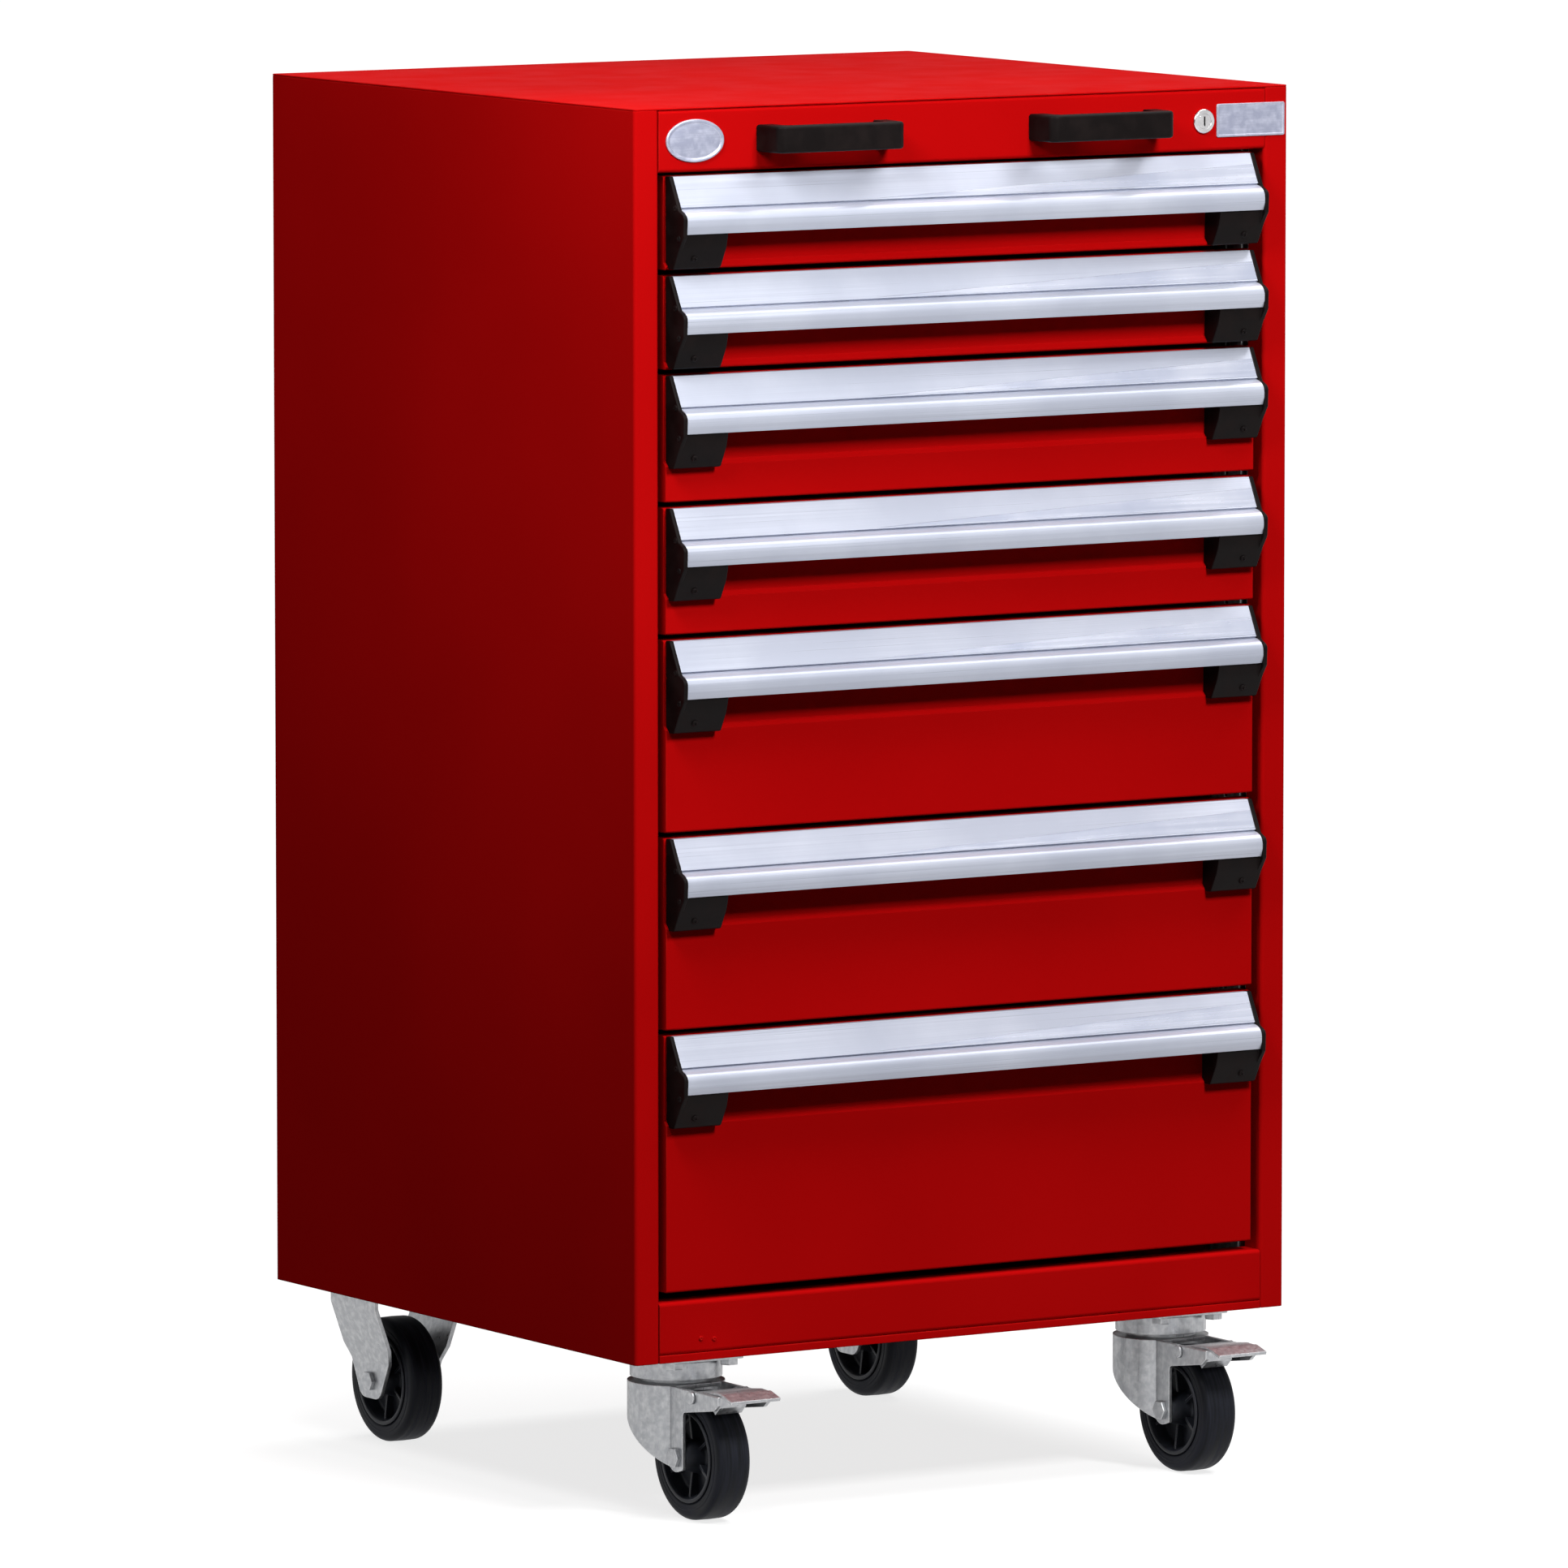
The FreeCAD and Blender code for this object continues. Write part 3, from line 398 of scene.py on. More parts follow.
FINISHES = {
    Slot.RED_PAINT: PaintFinish(),
    Slot.ZINC: MetalFinish(
        "bright_zinc", tone(0.56, 0.57, 0.58), tone(0.38, 0.39, 0.41), tone(0.84, 0.85, 0.86),
        metallic=0.72, roughness=(0.24, 0.44), lines=(420.0, 420.0, 30.0), line_depth=0.00004,
        cloud_scale=210.0, edge=0.0012,
    ),
    Slot.ANODISED: MetalFinish(
        "anodised_aluminium", tone(0.60, 0.63, 0.73), tone(0.48, 0.51, 0.61), tone(0.74, 0.76, 0.83),
        metallic=0.3, roughness=(0.26, 0.36), lines=(3.0, 1400.0, 1400.0), line_depth=0.00003,
        cloud_scale=9.0, edge=0.0006,
    ),
    Slot.CHROME: MetalFinish(
        "polished_lock", tone(0.74, 0.73, 0.74), tone(0.55, 0.54, 0.55), tone(0.92, 0.92, 0.93),
        metallic=1.0, roughness=(0.12, 0.22), lines=(300.0, 20.0, 300.0), line_depth=0.00002,
        cloud_scale=120.0, edge=0.0004,
    ),
    Slot.BLACK_PLASTIC: MouldedFinish(
        "black_moulding", tone(0.0045, 0.0028, 0.0028), tone(0.010, 0.0065, 0.0062),
        tone(0.030, 0.022, 0.022), roughness=(0.40, 0.56), grain_scale=1500.0, grain_depth=0.00005,
        edge=0.0009, specular=0.07,
    ),
    # The hub's much lighter edge colour paints the highlight of a thin light ring at the rim.
    Slot.HUB_PLASTIC: MouldedFinish(
        "grey_hub_moulding", tone(0.016, 0.018, 0.025), tone(0.040, 0.044, 0.056), tone(0.34, 0.35, 0.40),
        roughness=(0.34, 0.50), grain_scale=1100.0, grain_depth=0.00004, edge=0.0011, specular=0.22,
    ),
    # The rubber's blue-grey streaks run round the tread: a painted sheen.
    Slot.RUBBER: MouldedFinish(
        "black_rubber", tone(0.006, 0.007, 0.010), tone(0.030, 0.032, 0.046), tone(0.050, 0.053, 0.068),
        roughness=(0.44, 0.64), grain_scale=900.0, grain_depth=0.00006, edge=0.0012, specular=0.14,
        streaks=(520.0, 22.0, 22.0),
    ),
}
STRIP = MetalFinish(
    "label_strip_plastic", tone(0.76, 0.79, 0.91), tone(0.56, 0.60, 0.74), tone(0.84, 0.87, 0.93),
    metallic=0.7, roughness=(0.22, 0.30), lines=(7.0, 330.0, 330.0), line_depth=0.00001,
    cloud_scale=14.0, edge=0.0003,
)
PLATE = MetalFinish(
    "brushed_plate", tone(0.52, 0.54, 0.66), tone(0.36, 0.38, 0.50), tone(0.86, 0.82, 0.88),
    metallic=0.6, roughness=(0.28, 0.42), lines=(60.0, 900.0, 900.0), line_depth=0.00003,
    cloud_scale=160.0, edge=0.0008,
)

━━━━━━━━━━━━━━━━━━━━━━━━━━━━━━

What you have to do -
Take the listing above and set it down exactly.

In response -
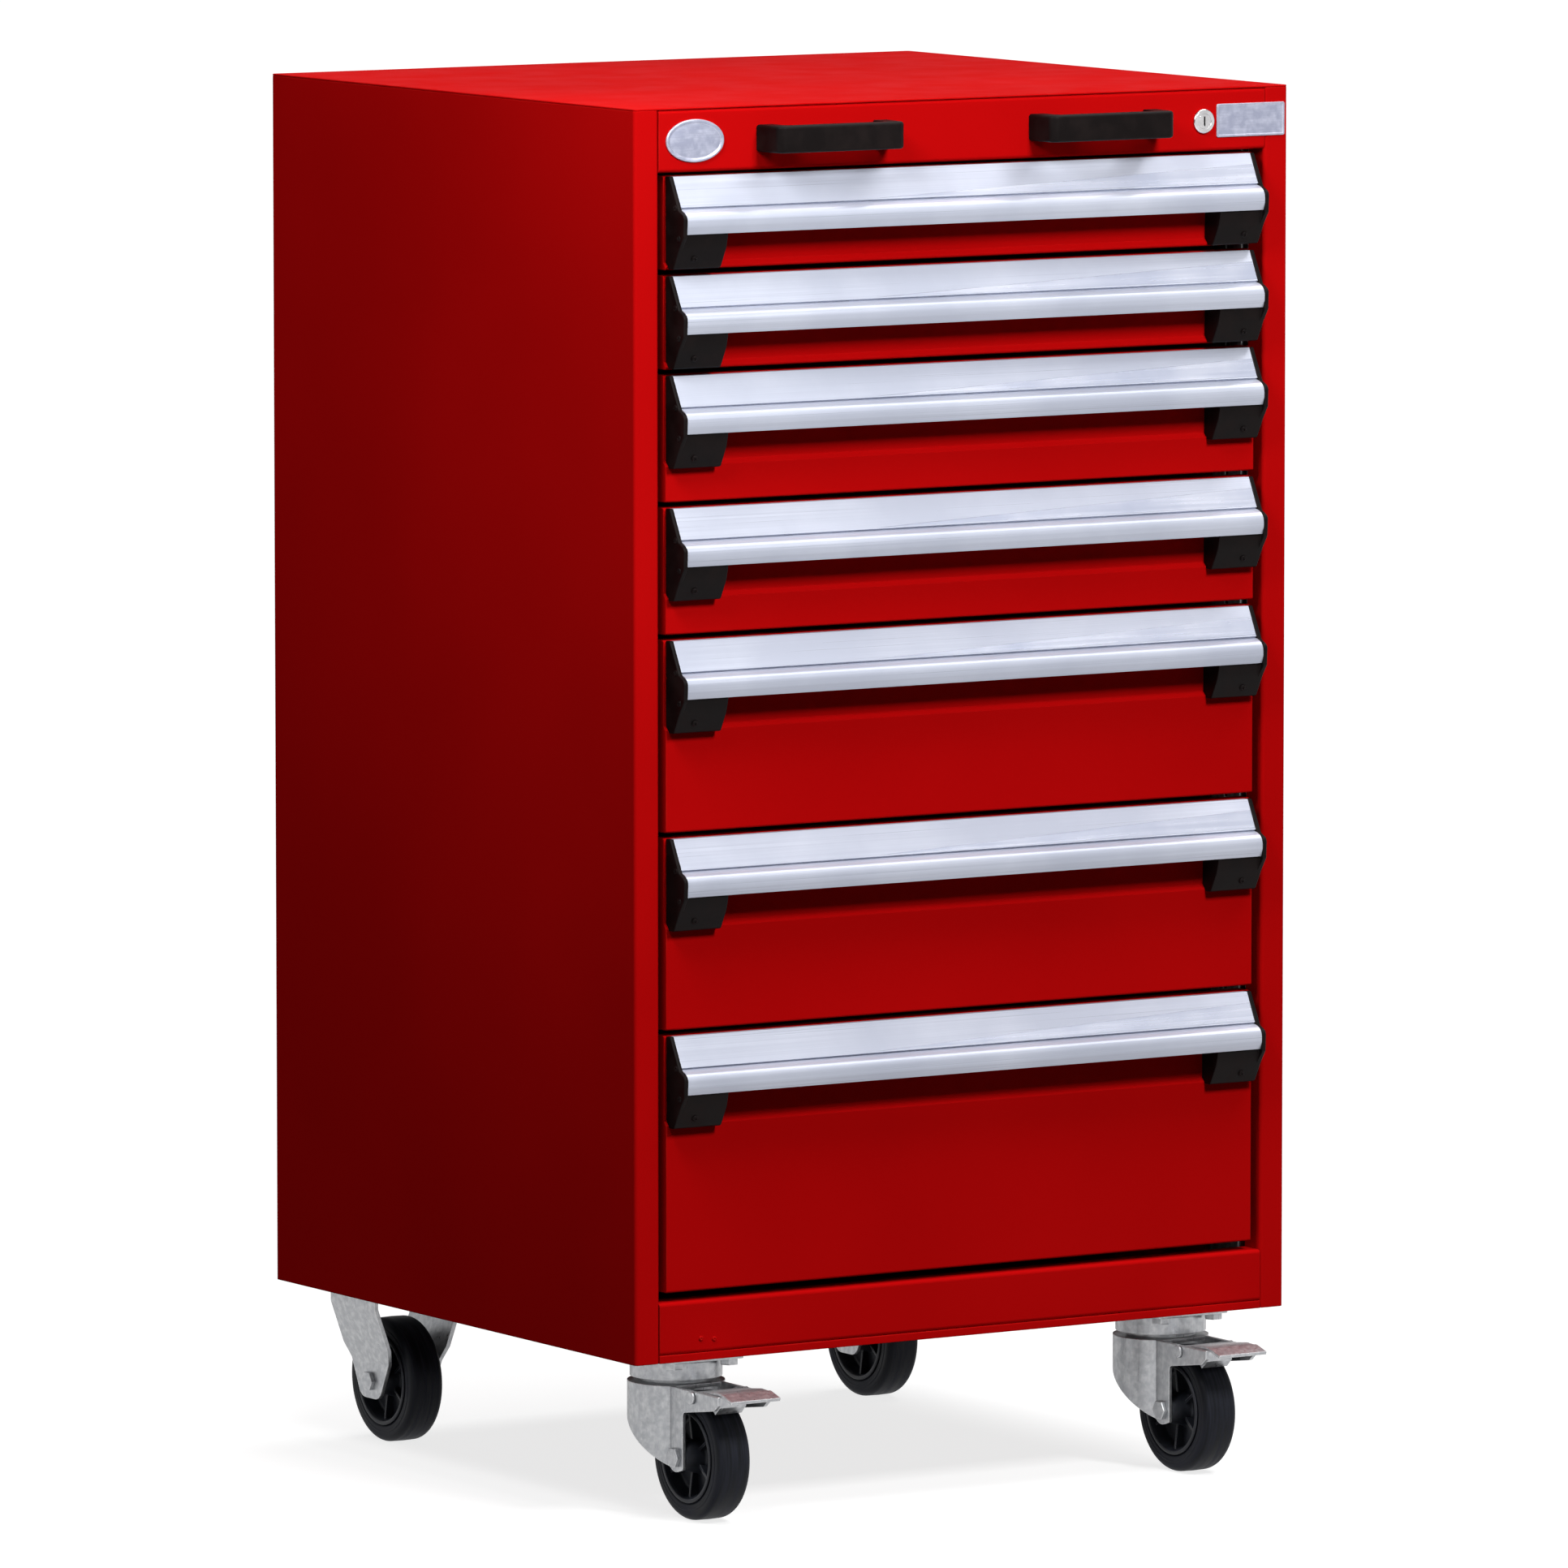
The FreeCAD and Blender code for this object continues. Write part 3, from line 398 of scene.py on. More parts follow.
FINISHES = {
    Slot.RED_PAINT: PaintFinish(),
    Slot.ZINC: MetalFinish(
        "bright_zinc", tone(0.56, 0.57, 0.58), tone(0.38, 0.39, 0.41), tone(0.84, 0.85, 0.86),
        metallic=0.72, roughness=(0.24, 0.44), lines=(420.0, 420.0, 30.0), line_depth=0.00004,
        cloud_scale=210.0, edge=0.0012,
    ),
    Slot.ANODISED: MetalFinish(
        "anodised_aluminium", tone(0.60, 0.63, 0.73), tone(0.48, 0.51, 0.61), tone(0.74, 0.76, 0.83),
        metallic=0.3, roughness=(0.26, 0.36), lines=(3.0, 1400.0, 1400.0), line_depth=0.00003,
        cloud_scale=9.0, edge=0.0006,
    ),
    Slot.CHROME: MetalFinish(
        "polished_lock", tone(0.74, 0.73, 0.74), tone(0.55, 0.54, 0.55), tone(0.92, 0.92, 0.93),
        metallic=1.0, roughness=(0.12, 0.22), lines=(300.0, 20.0, 300.0), line_depth=0.00002,
        cloud_scale=120.0, edge=0.0004,
    ),
    Slot.BLACK_PLASTIC: MouldedFinish(
        "black_moulding", tone(0.0045, 0.0028, 0.0028), tone(0.010, 0.0065, 0.0062),
        tone(0.030, 0.022, 0.022), roughness=(0.40, 0.56), grain_scale=1500.0, grain_depth=0.00005,
        edge=0.0009, specular=0.07,
    ),
    # The hub's much lighter edge colour paints the highlight of a thin light ring at the rim.
    Slot.HUB_PLASTIC: MouldedFinish(
        "grey_hub_moulding", tone(0.016, 0.018, 0.025), tone(0.040, 0.044, 0.056), tone(0.34, 0.35, 0.40),
        roughness=(0.34, 0.50), grain_scale=1100.0, grain_depth=0.00004, edge=0.0011, specular=0.22,
    ),
    # The rubber's blue-grey streaks run round the tread: a painted sheen.
    Slot.RUBBER: MouldedFinish(
        "black_rubber", tone(0.006, 0.007, 0.010), tone(0.030, 0.032, 0.046), tone(0.050, 0.053, 0.068),
        roughness=(0.44, 0.64), grain_scale=900.0, grain_depth=0.00006, edge=0.0012, specular=0.14,
        streaks=(520.0, 22.0, 22.0),
    ),
}
STRIP = MetalFinish(
    "label_strip_plastic", tone(0.76, 0.79, 0.91), tone(0.56, 0.60, 0.74), tone(0.84, 0.87, 0.93),
    metallic=0.7, roughness=(0.22, 0.30), lines=(7.0, 330.0, 330.0), line_depth=0.00001,
    cloud_scale=14.0, edge=0.0003,
)
PLATE = MetalFinish(
    "brushed_plate", tone(0.52, 0.54, 0.66), tone(0.36, 0.38, 0.50), tone(0.86, 0.82, 0.88),
    metallic=0.6, roughness=(0.28, 0.42), lines=(60.0, 900.0, 900.0), line_depth=0.00003,
    cloud_scale=160.0, edge=0.0008,
)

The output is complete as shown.